Prof. Dr. Yaşar Nuri Öztürk ise TBMM’de yaptığı bir 23 Nisan konuşmasında, gerçek bir laiklik ve hakimiyet dersi veriyordu:
“Mutlak ve ontolojik hâkimiyet, eski deyimle, kevnî hâkimiyet, elbette ki Tanrı’nındır. Bunu, insanın kullandığı siyasal hâkimiyet ile karıştırıp ’Hâkimiyet Allah’ındır’diye bozgun yaratmak, dine ve Tanrı’ya saygısızlığın ifadesidir. Ve temelinden yalandır. Dindeki, ‘Egemenlik Tanrı’ya aittir’ ilkesinin anlamı ontolojik egemenliktir, siyasal-yönetsel egemenlik değil.

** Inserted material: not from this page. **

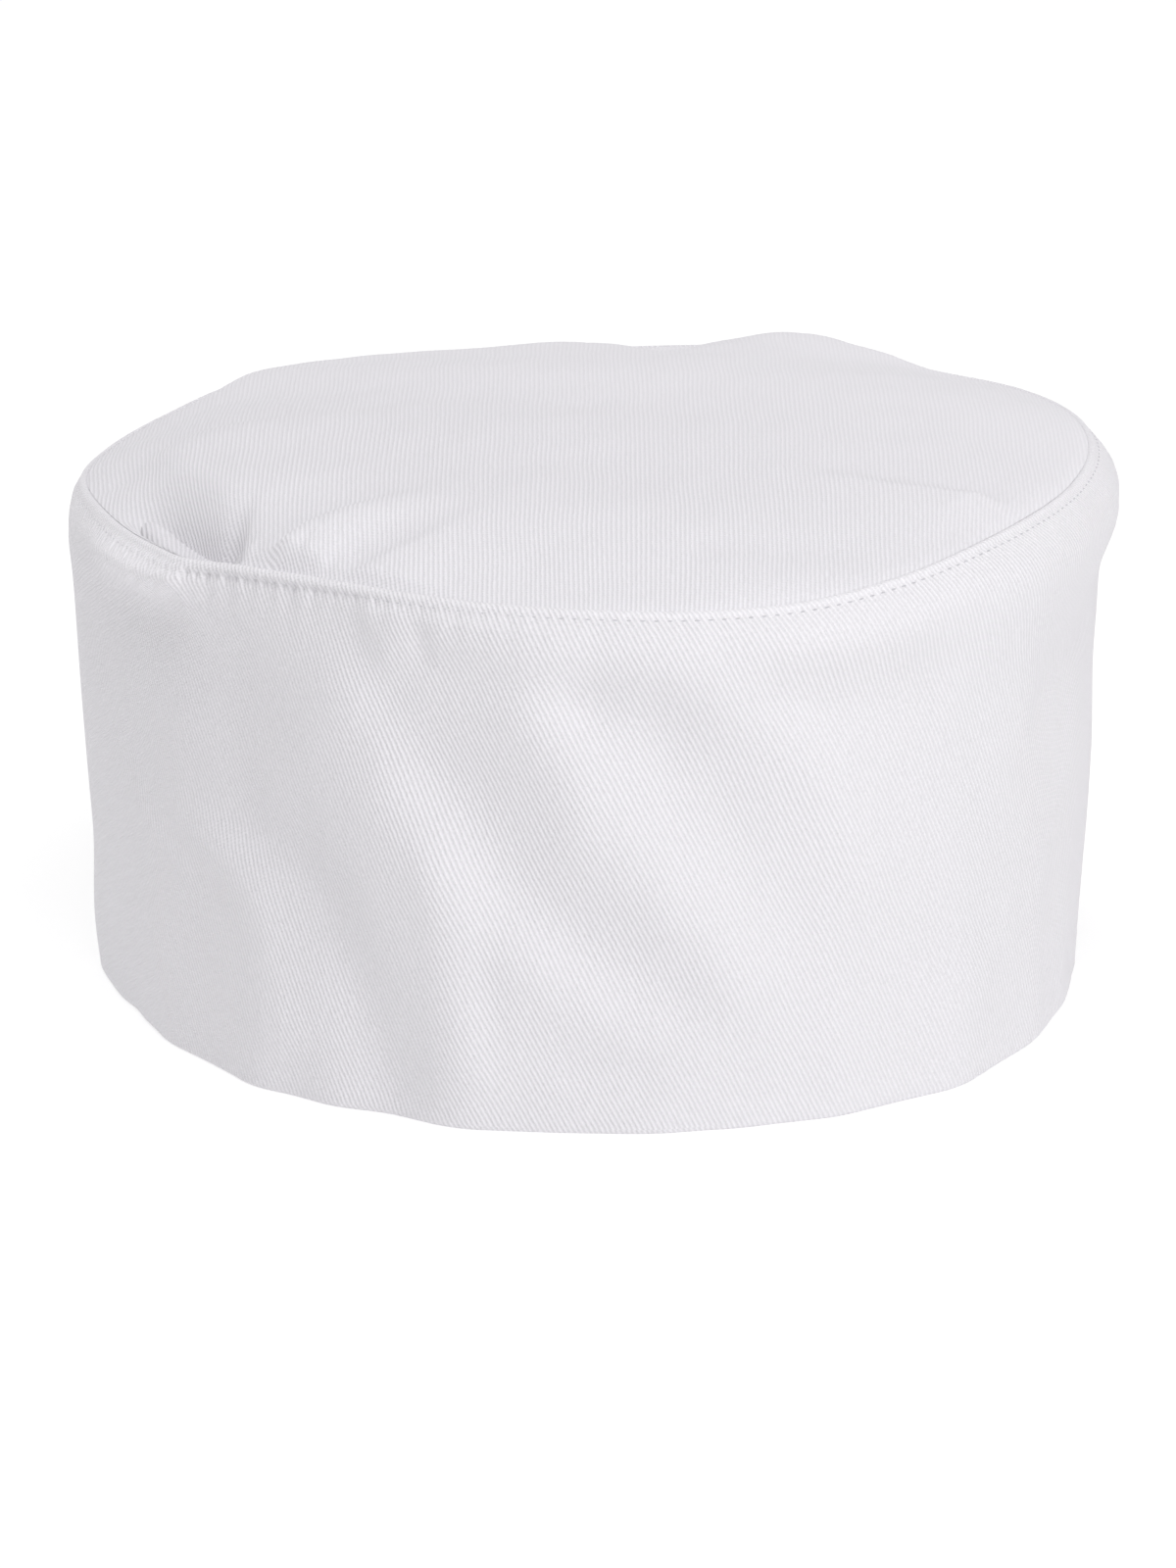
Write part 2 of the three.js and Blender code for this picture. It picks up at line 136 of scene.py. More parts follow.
# Folds: a path, a width on the left and on the right of its way, and a rise. The band's drag
# folds have paths through points of turn and height
bandFolds = (
    (((-14, 14), (-16, 30), (-17.5, 42), (-20, 54), (-23, 64), (-27, 76)), 9.5, 5.5, 2.7),
    (((10, 18), (4, 21.5), (-4, 28), (-11, 37), (-16, 48)), 4.0, 5.0, 1.3),
    (((9, 21), (4.5, 29), (-1.5, 38), (-7, 47), (-10, 56), (-13, 63), (-24, 70)), 6.0, 6.0, -1.6),
    (((16, 29), (11, 39), (6.5, 49), (1, 58), (-1.5, 67), (-6, 80)), 5.0, 5.5, 1.8),
    (((22, 42), (17, 51), (13, 60), (9, 71), (4.5, 80), (0, 84)), 5.5, 5.5, -1.3),
    (((31, 48), (25, 65), (20, 75), (12, 85), (4, 89), (-7.5, 92), (-20, 94)), 4.5, 5.0, 1.5),
    (((0, 81), (-6, 84.5), (-15, 88)), 3.5, 3.5, -0.8),
    (((-22.5, 88), (-24, 94)), 2.5, 2.0, 0.7),
    (((-18, 89), (-19, 95)), 1.6, 1.6, -0.7),
    (((-38, 14), (-40, 26), (-42, 35), (-46, 42), (-53, 49), (-61, 53)), 5.0, 4.5, 1.1),
    (((-23, 6), (-28, 27), (-31, 40), (-36, 47), (-44, 50), (-54, 52), (-68, 52)), 4.5, 4.5, -1.2),
    (((-16, 10), (-24, 25), (-34, 42), (-42, 56), (-49, 74)), 9.0, 8.0, -1.5),
    (((-46, 62), (-43, 72), (-43, 84)), 6.0, 6.0, -0.6),
    (((-55, 37), (-65, 44), (-70, 50)), 2.4, 2.4, 0.4),
    (((-49, 36), (-57, 42), (-64, 47)), 2.4, 2.4, -0.4),
    (((-6, 14), (5, 11)), 3.5, 3.5, -0.8),
    (((-7, 16), (-8, 30)), 3.0, 6.0, 0.8),
    (((20, 91), (27, 90), (37, 90.5)), 4.0, 4.0, 0.9),
    (((20, 81), (29, 79.5), (40, 80)), 5.0, 5.0, -1.0),
    (((-59.4, 89.3), (-53.9, 95.6)), 0.8, 0.8, 0.45),
    (((-55.7, 90.2), (-51.8, 95.4)), 0.8, 0.8, 0.45),
    (((-62.4, 90.1), (-57.8, 95.6)), 0.8, 0.8, 0.35),
    (((90, 84), (66, 70)), 6.0, 6.0, -1.0),
    (((84, 66), (97, 64)), 8.0, 8.0, -0.7),
    (((-98, 62), (-84, 64)), 8.0, 8.0, 0.7),
    (((-98, 34), (-84, 34)), 9.0, 9.0, -0.6),
    (((118, 82), (128, 60), (142, 36)), 8.0, 8.0, -1.3),
    (((152, 78), (160, 52), (172, 30)), 9.0, 9.0, 1.2),
    (((196, 84), (204, 58), (216, 34)), 9.0, 9.0, -1.2),
    (((232, 76), (240, 54), (246, 30)), 8.0, 8.0, 1.1),
)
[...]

(...) Tanrı’nın hâkimiyeti adına bazen tüm evrensel normları eleştirenlerin kutsallaştırdıkları eski yönetimlerde sultan veya padişah, Tanrı’ya tanınan yetkilerle donatılıp ilahlaştırılmıştır. Çok eskiye gitmeye gerek yok; teokrasilerin laikliğe en yakını olan Osmanlı yönetiminin bile, hem de 1909 Anayasası’nda 5. madde aynen şöyledir: ‘Zat-ı hazret-i padişahînin nefsi hümayunu mukaddes ve gayri mes’uldür’.”

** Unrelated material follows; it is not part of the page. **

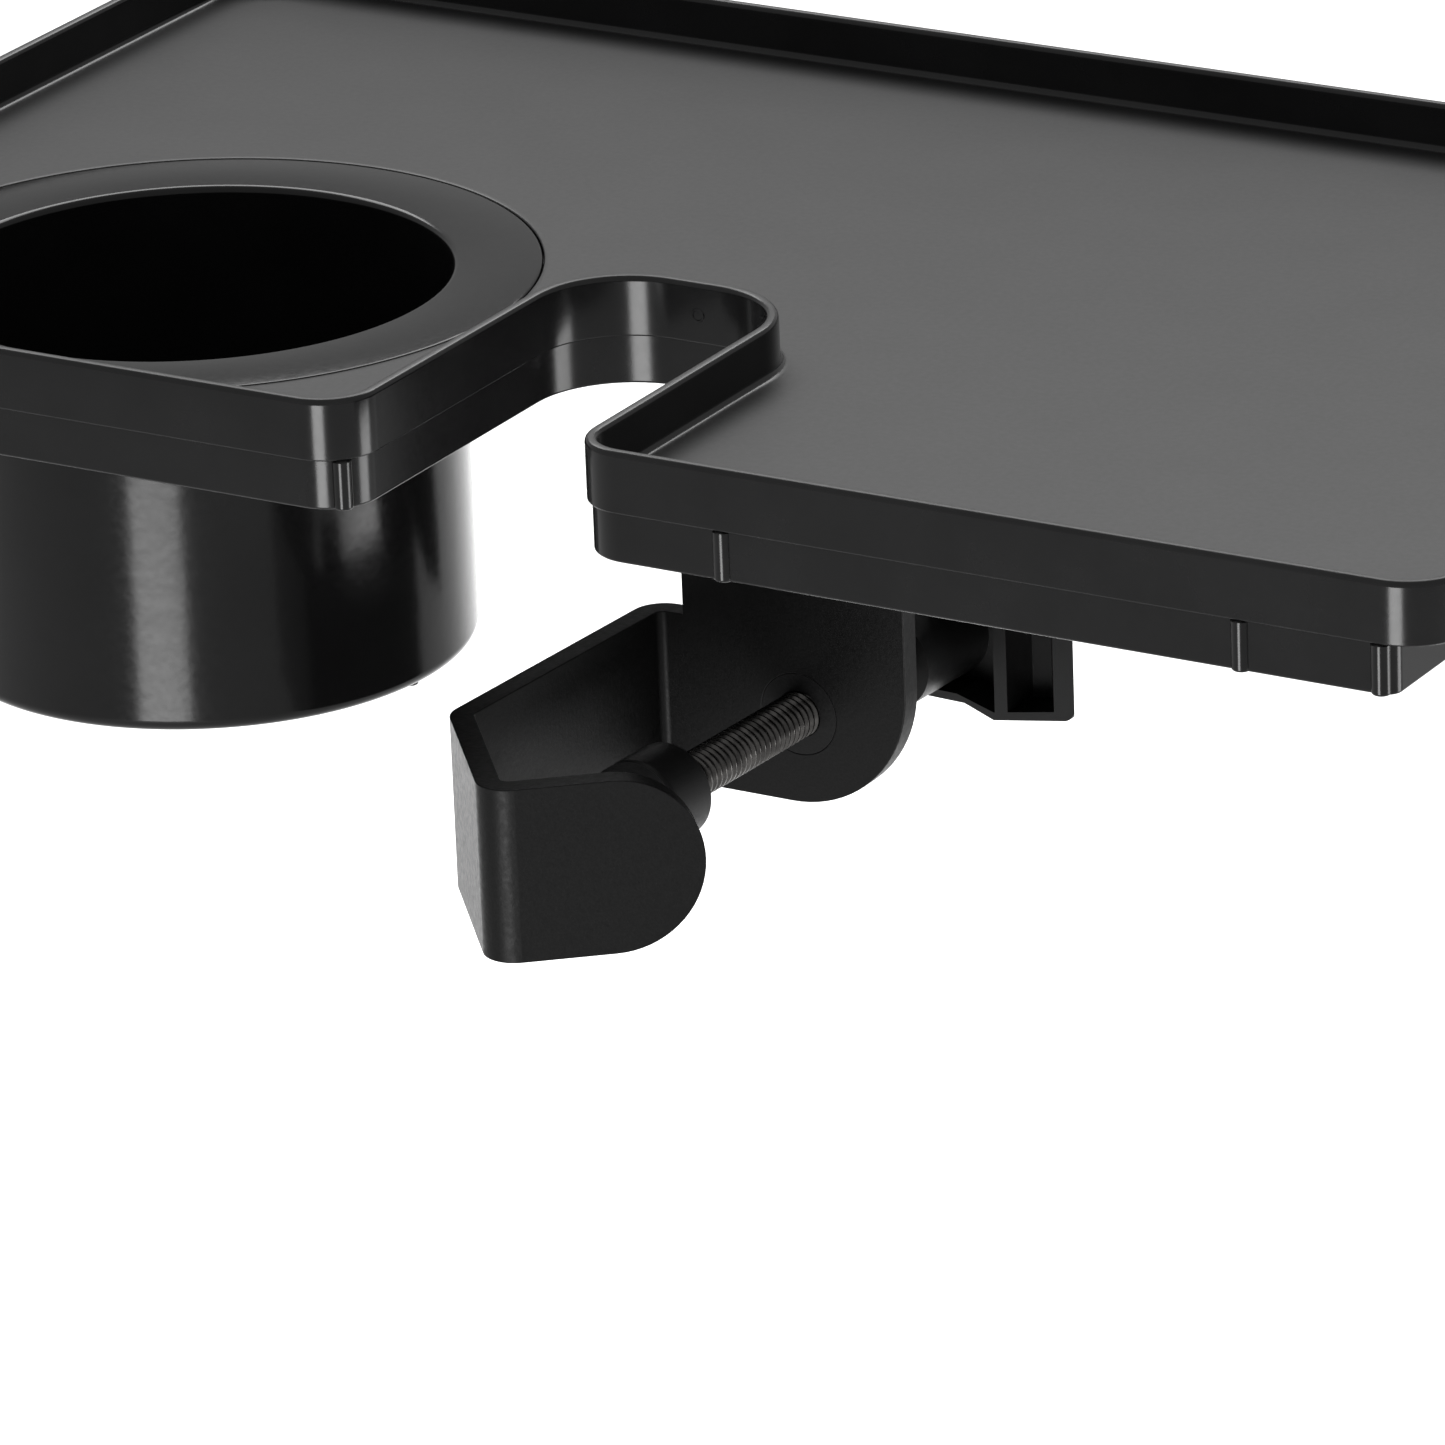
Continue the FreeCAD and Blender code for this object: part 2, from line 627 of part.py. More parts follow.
def wing_taper(name, inset):
    """The wings seen from above: the full span in front, narrowing to the back."""
    sketch = doc.addObject("Sketcher::SketchObject", name)
    front = dim("wing_half") - inset
    back = front - dim("wing_taper")
    depth = dim("wing_depth")
    points = [FreeCAD.Vector(x, y, 0)
              for x, y in ((-front, 0), (front, 0), (back, depth), (-back, depth))]
    for start, end in zip(points, points[1:] + points[:1]):
        sketch.addGeometry(Part.LineSegment(start, end))
    where(sketch, "dims.screw_x", WING_FRONT, "dims.screw_z - dims.wing_height / 2")
    return extruded(f"{name}_block", sketch, "dims.wing_height")


def rounded_ends(name, block, reach, radius):
    """Round the upright edges at the ends of the wings, those at least reach from the hub."""
    doc.recompute()
    rounded = doc.addObject("Part::Fillet", name)
    rounded.Base = block
    chosen = []
    for i, edge in enumerate(block.Shape.Edges, 1):
        run = edge.BoundBox
        if run.XLength < 0.01 and run.ZLength < 0.01 and abs(run.XMin - dim("screw_x")) > reach:
            chosen.append((i, radius, radius))
    rounded.Edges = chosen
    return rounded


def make_knob():
    """A moulded wing knob: a round neck, and two wings hollowed from the front."""
    hub = on_screw("knob_hub", "dims.neck_radius", "dims.neck_length + dims.wing_depth",
                   "dims.knob_front")
    wing_back = f"{WING_FRONT} + dims.wing_depth"
    block = extruded("wing_block", wing_outline("wing_plan", 0, wing_back), "dims.wing_depth",
                     (0, -1, 0))
    rounded = rounded_ends("wings_rounded", block, dim("wing_half") - 1, dim("wing_corner"))
    wings = doc.addObject("Part::MultiCommon", "wings_tapered")
    wings.Shapes = [rounded, wing_taper("taper_plan", 0)]
    hollow_plan = wing_outline("hollow_plan", dim("wing_wall"),
                               f"{wing_back} - dims.wing_back_wall")
    hollow_block = extruded("hollow_block", hollow_plan, "dims.wing_depth", (0, -1, 0))
    pockets = []
    for side, sign in (("left", "-"), ("right", "+")):
        for kind, start, end in (
            ("inner", "dims.wing_wall", "dims.web_x - dims.web_thick / 2"),
            ("outer", "dims.web_x + dims.web_thick / 2", "dims.wing_half"),
        ):
            near = start if sign == "+" else end
            pockets.append(
                box(f"pocket_{side}_{kind}", f"({end}) - ({start})", "dims.wing_depth",
                    "dims.wing_height", f"dims.screw_x {sign} ({near})", WING_FRONT,
                    "dims.screw_z - dims.wing_height / 2"))
    hollows = doc.addObject("Part::MultiCommon", "wing_hollows")
    hollows.Shapes = [fuse("pocket_blocks", *pockets), hollow_block,
                      wing_taper("pocket_plan", dim("wing_end_wall"))]
    socket = on_screw("insert_socket", "dims.insert_radius", "dims.insert_length + 1",
                      "dims.knob_front - 1")
    through = on_screw("knob_bore", "dims.screw_radius", f"{WING_FRONT} + dims.wing_depth / 2"
                       " - dims.knob_front + 1", "dims.knob_front - 1")
    solid = fuse("knob_solid", hub, cut("wings_hollowed", wings, hollows))
    return leaned(cut("wing_knob", solid, fuse("knob_spaces", socket, through)))


def make_insert():
    """A steel sleeve moulded into the knob's neck, which grips the screw's plain end."""
    outer = on_screw("insert_outer", "dims.insert_radius", "dims.insert_length",
                     "dims.knob_front")
    bore = on_screw("insert_bore", "dims.screw_radius", "dims.insert_length + 2",
                    "dims.knob_front - 1")
    return leaned(cut("knob_insert", outer, bore))


# ---------------------------------------------------------------- flange fasteners

FLANGE_LOW = f"{SKIRT_LOW} - dims.strip_thick"


def make_flange_screws():
    screws = []
    for i, (x, y) in enumerate(fixing_places()):
        head = rod(f"fix_head_{i}", "dims.fix_head_radius", "dims.fix_head_height", x, y,
                   f"{FLANGE_LOW} - dims.washer_thick - dims.fix_head_height")
        shank = rod(f"fix_shank_{i}", "dims.fix_radius",
                    "dims.washer_thick + dims.strip_thick + dims.fix_insert_length - 1",
                    x, y, f"{FLANGE_LOW} - dims.washer_thick")
        slot = rod(f"fix_recess_{i}", "dims.fix_radius * 0.7", "1.5", x, y,
                   f"{FLANGE_LOW} - dims.washer_thick - dims.fix_head_height")
        screws.append(cut(f"fix_screw_{i}", fuse(f"fix_solid_{i}", head, shank), slot))
    return compound("flange_screws", screws)


def make_flange_washers():
    washers = []
    for i, (x, y) in enumerate(fixing_places()):
        disc = rod(f"washer_disc_{i}", "dims.washer_radius", "dims.washer_thick", x, y,
                   f"{FLANGE_LOW} - dims.washer_thick")
        hole = rod(f"washer_hole_{i}", "dims.fix_hole", "dims.washer_thick + 2", x, y,
                   f"{FLANGE_LOW} - dims.washer_thick - 1")
        washers.append(cut(f"washer_{i}", disc, hole))
    return compound("flange_washers", washers)


def make_tray_inserts():
    inserts = []
    for i, (x, y) in enumerate(fixing_places()):
        sleeve = rod(f"sleeve_{i}", "dims.fix_insert_radius", "dims.fix_insert_length", x, y,
                     SKIRT_LOW)
        bore = rod(f"sleeve_bore_{i}", "dims.fix_radius", "dims.fix_insert_length + 2", x, y,
                   f"{SKIRT_LOW} - 1")
        inserts.append(cut(f"tray_insert_{i}", sleeve, bore))
    return compound("tray_inserts", inserts)


def main():
    nodes = [
        make_tray(),
        make_cup(),
        make_bracket(),
        make_bush(),
        make_screw(),
        make_pad(),
        make_pad_face(),
        make_ring(),
        make_knob(),
        make_insert(),
        make_flange_screws(),
        make_flange_washers(),
        make_tray_inserts(),
    ]
    doc.recompute()
    for obj in doc.Objects:
        if "Invalid" in obj.State or "Error" in obj.State:
            raise RuntimeError(f"{obj.Name} did not build: {obj.State}")
    for node in nodes:
        node.Label = node.Name
        if node.Shape.isNull() or not node.Shape.isValid() or not node.Shape.Solids:
            raise RuntimeError(f"{node.Name} has no valid solid")
    os.makedirs("parts", exist_ok=True)
    for node in nodes:
        node.Shape.exportStep(f"parts/{node.Label}.step")
        size = node.Shape.BoundBox
        print(f"{node.Label:16s} solids {len(node.Shape.Solids)} volume {node.Shape.Volume:10.1f}"
              f"  x {size.XMin:7.1f} {size.XMax:7.1f}  y {size.YMin:7.1f} {size.YMax:7.1f}"
              f"  z {size.ZMin:7.1f} {size.ZMax:7.1f}")


main()
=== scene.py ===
import json
import math

import bmesh
import bpy
from mathutils import Matrix, Vector


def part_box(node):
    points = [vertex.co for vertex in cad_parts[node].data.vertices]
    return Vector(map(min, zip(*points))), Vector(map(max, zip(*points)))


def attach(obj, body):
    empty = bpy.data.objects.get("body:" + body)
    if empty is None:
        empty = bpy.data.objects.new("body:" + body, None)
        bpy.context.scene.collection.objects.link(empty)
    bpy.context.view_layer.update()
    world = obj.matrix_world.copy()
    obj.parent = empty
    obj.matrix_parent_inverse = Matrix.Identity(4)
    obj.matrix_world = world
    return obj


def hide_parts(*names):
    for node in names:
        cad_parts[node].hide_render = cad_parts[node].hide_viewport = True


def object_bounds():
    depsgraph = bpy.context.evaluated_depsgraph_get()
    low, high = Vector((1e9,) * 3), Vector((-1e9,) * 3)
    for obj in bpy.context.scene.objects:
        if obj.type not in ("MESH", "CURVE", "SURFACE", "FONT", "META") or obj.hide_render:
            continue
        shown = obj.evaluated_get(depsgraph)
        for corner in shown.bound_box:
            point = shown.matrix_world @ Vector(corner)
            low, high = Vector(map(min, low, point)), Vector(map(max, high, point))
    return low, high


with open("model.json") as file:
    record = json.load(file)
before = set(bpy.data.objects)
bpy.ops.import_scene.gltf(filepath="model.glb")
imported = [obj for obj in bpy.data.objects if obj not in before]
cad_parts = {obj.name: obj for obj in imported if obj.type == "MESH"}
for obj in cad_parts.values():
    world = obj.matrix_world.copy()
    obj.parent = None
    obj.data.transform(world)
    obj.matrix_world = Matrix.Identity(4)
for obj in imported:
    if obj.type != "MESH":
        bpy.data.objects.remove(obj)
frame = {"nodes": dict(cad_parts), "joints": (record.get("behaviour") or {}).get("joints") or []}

# A clamp-on accessory tray with a drink cup. Units are metres. Most pieces are the CAD
# node's own shape with its edges softened; the tray, the cup and the screw are rebuilt
# with the mouldings and the thread that the CAD leaves out.

CAD_LOW, CAD_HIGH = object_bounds()
MM = 0.001


# ---------------------------------------------------------------- materials

def new_material(name, colour, roughness, specular=0.5, metallic=0.0):
    material = bpy.data.materials.new(name)
    material.use_nodes = True
    shader = material.node_tree.nodes["Principled BSDF"]
    shader.inputs["Base Color"].default_value = (*colour, 1)
    shader.inputs["Roughness"].default_value = roughness
    shader.inputs["Specular IOR Level"].default_value = specular
    shader.inputs["Metallic"].default_value = metallic
    return material, material.node_tree, shader


def add_noise(tree, scale, detail=3.0, rough=0.55, stretch=(1, 1, 1)):
    """A noise texture in object space, stretched along the axes."""
    place = tree.nodes.new("ShaderNodeTexCoord")
    mapping = tree.nodes.new("ShaderNodeMapping")
    mapping.inputs["Scale"].default_value = stretch
    noise = tree.nodes.new("ShaderNodeTexNoise")
    noise.inputs["Scale"].default_value = scale
    noise.inputs["Detail"].default_value = detail
    noise.inputs["Roughness"].default_value = rough
    tree.links.new(place.outputs["Object"], mapping.inputs["Vector"])
    tree.links.new(mapping.outputs["Vector"], noise.inputs["Vector"])
    return noise


def vary_roughness(tree, shader, noise, low, high):
    spread = tree.nodes.new("ShaderNodeMapRange")
    spread.inputs["From Min"].default_value = 0.3
    spread.inputs["From Max"].default_value = 0.7
    spread.inputs["To Min"].default_value = low
    spread.inputs["To Max"].default_value = high
    tree.links.new(noise.outputs["Fac"], spread.inputs["Value"])
    tree.links.new(spread.outputs["Result"], shader.inputs["Roughness"])


def vary_colour(tree, shader, noise, dark, light):
    ramp = tree.nodes.new("ShaderNodeValToRGB")
    ramp.color_ramp.elements[0].position = 0.32
    ramp.color_ramp.elements[0].color = (*dark, 1)
    ramp.color_ramp.elements[1].position = 0.68
    ramp.color_ramp.elements[1].color = (*light, 1)
    tree.links.new(noise.outputs["Fac"], ramp.inputs["Fac"])
    tree.links.new(ramp.outputs["Color"], shader.inputs["Base Color"])


def add_bump(tree, shader, noise, distance, strength=1.0):
    bump = tree.nodes.new("ShaderNodeBump")
    bump.inputs["Distance"].default_value = distance
    bump.inputs["Strength"].default_value = strength
    tree.links.new(noise.outputs["Fac"], bump.inputs["Height"])
    tree.links.new(bump.outputs["Normal"], shader.inputs["Normal"])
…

Bu “gayri mes’ul”lüğün yanıtını, büyük din bilginimiz Elmalılı Hamdi Yazır 1909 yılında şöyle verir: “Hâkimiyet-i milliye hilafetten üstündür.”
Cumhuriyet, Allah’ın gölgesi olduğunu öne süren sultanın hâkimiyetinden milletin hâkimiyetine, ümmetten millete ve kulluktan özgür birey olmaya geçişin adıdır.
Şimdi bunlardan vazgeçip geriye mi döneceğiz?
Evet bugün 23 Nisan... Eskiden “Neşe doluyor insan” derdik, çocukken neşe dolardık, büyükken bu sevinci paylaşırdık çocuklarımızla. Şimdi öyle mi? “Hâkimiyet Milletindir” ilkesini içine sindiremeyen yobaz takımı var bu ülkede ve bunlar el üstünde tutulmaktalar.
Bunlara teslim olmayacağız elbette. Çocukluğumuzda ilkokul okuma kitaplarında bulunan Hasan Âli Yücel’in o dizelerini çocuklarımıza belleteceğiz inadına:
“23 Nisan... /Yurdu koruyan/Yarını kuran,/Sen ol çocuğum.
Eskiyi unut/Yeni yolu tut/Türklüğe umut/Sen ol çocuğum.
Bizi kurtaran/Öndere inan/Sözünü tutan/Sen ol çocuğum.”